Jagneaux v. United Rentals (North America), Inc.
This text of Jagneaux v. United Rentals (North America), Inc. (Jagneaux v. United Rentals (North America), Inc.) is published on Counsel Stack Legal Research, covering District Court, S.D. Mississippi primary law. Counsel Stack provides free access to over 12 million legal documents including statutes, case law, regulations, and constitutions.
Opinion
IN THE UNITED STATES DISTRICT COURT FOR THE SOUTHERN DISTRICT OF MISSISSIPPI SOUTHERN DIVISION
DEXTER JAGNEAUX and PLAINTIFFS JENNIFER JAGNEAUX
v. CAUSE NO. 1:18CV186-LG-RHW
UNITED RENTALS (NORTH AMERICA), INC. and JOHN DOES A-Z DEFENDANTS
THE CHARTER OAKS FIRE INTERVENOR INSURANCE COMPANY
ORDER REGARDING PLAINTIFFS’ EXPERT G. FRED LIEBKEMANN
BEFORE THE COURT are the [209] Motion to Exclude or Limit the Testimony of G. Fred Liebkemann, IV, and the [225] Motion to Strike the Untimely Declaration of G. Fred Liebkemann, IV, both filed by Defendant United Rentals (North America), Inc. The Motions have been fully briefed, and after due consideration, the Court finds that the Motion to Exclude should be granted in part and denied in part, and the Motion to Strike should be granted. I. BACKGROUND Plaintiff Dexter Jagneaux was employed by Crown Drilling, Inc. as a “motorman,” which required him to maintain the various machine engines in use at the company’s drilling sites. This lawsuit arose after Jagneaux was injured while attempting to adjust the fork assembly of a heavy-duty forklift. The fork assembly unexpectedly detached on one side and struck Jagneaux on the back as it fell. The cause – a retaining pin that had not been reinserted – was discovered immediately afterward. The parties’ dispute concerns who was responsible for failing to insert the retaining pin. Jagneaux contends it was the mechanic employed by United
Rentals. As the owner of the forklift, United Rentals was responsible for the necessary service, repair and maintenance, and its mechanic had removed the pin to service the forklift seven days before the accident. United Rentals contends that its mechanic did replace the pin; the pin could not have remained sitting on the forklift for a week; and a missing pin should have been detected by Crown employees during the inspections they had been trained to conduct prior to using the forklift.

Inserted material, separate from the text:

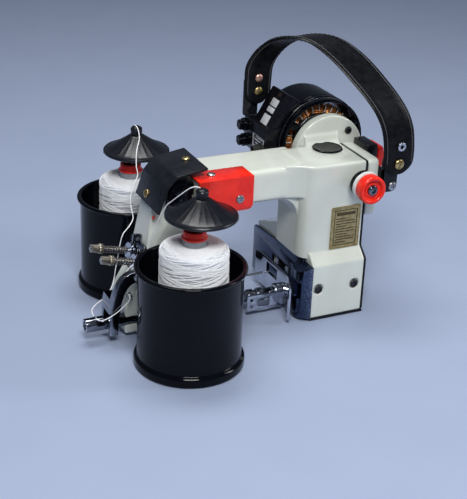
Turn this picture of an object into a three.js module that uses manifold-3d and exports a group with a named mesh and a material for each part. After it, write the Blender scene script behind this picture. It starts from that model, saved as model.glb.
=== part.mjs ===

Plaintiffs retained the expert at issue in these Motions, mechanical engineer G. Fred Liebkemann, IV, to provide opinions about the training given to Crown employees and the repair performed by United Rentals’ mechanic. United Rentals objects to introduction of Liebkemann’s opinions regarding the adequacy of the training received, contending that Liebkemann is not qualified to give that testimony. United Rentals also contends that Liebkemann’s opinions on negligent
training and negligent repair are unreliable because they are not based on sufficient data. Finally, United Rentals objects to Liebkemann’s Declaration, attached to Plaintiffs’ response, as an untimely expert disclosure. II. ANALYSIS A. Legal Standard for Admission of Expert Witness Testimony United Rentals challenges Liebkemann’s qualifications and the reliability of his testimony. Whether Liebkemann is qualified to testify as an expert is a question of law. Mathis v. Exxon Corp., 302 F.3d 448, 459 (5th Cir. 2002) (citing
Fed. R. Evid. 104(a)). An expert may not “go beyond the scope of his expertise in giving his opinion.” Goodman v. Harris Cty., 571 F.3d 388, 399 (5th Cir. 2009). However, Federal Rule of Evidence “702 does not mandate that an expert be highly qualified in order to testify about a given issue. Differences in expertise bear chiefly on the weight to be assigned to the testimony by the trier of fact, not its admissibility.” Huss v. Gayden, 571 F.3d 442, 452 (5th Cir. 2009). As for reliability, the familiar Daubert analysis “is applied to ensure expert
witnesses have employed reliable principles and methods in reaching their conclusions, [although] the test does not judge the expert conclusions themselves.” Guy v. Crown Equip. Corp., 394 F.3d 320, 325 (5th Cir. 2004). Nevertheless, [n]othing in either Daubert or the Federal Rules of Evidence requires a district court to admit opinion evidence that is connected to existing data only by the ipse dixit of the expert. A court may conclude that there is simply too great an analytical gap between the data and the opinion offered.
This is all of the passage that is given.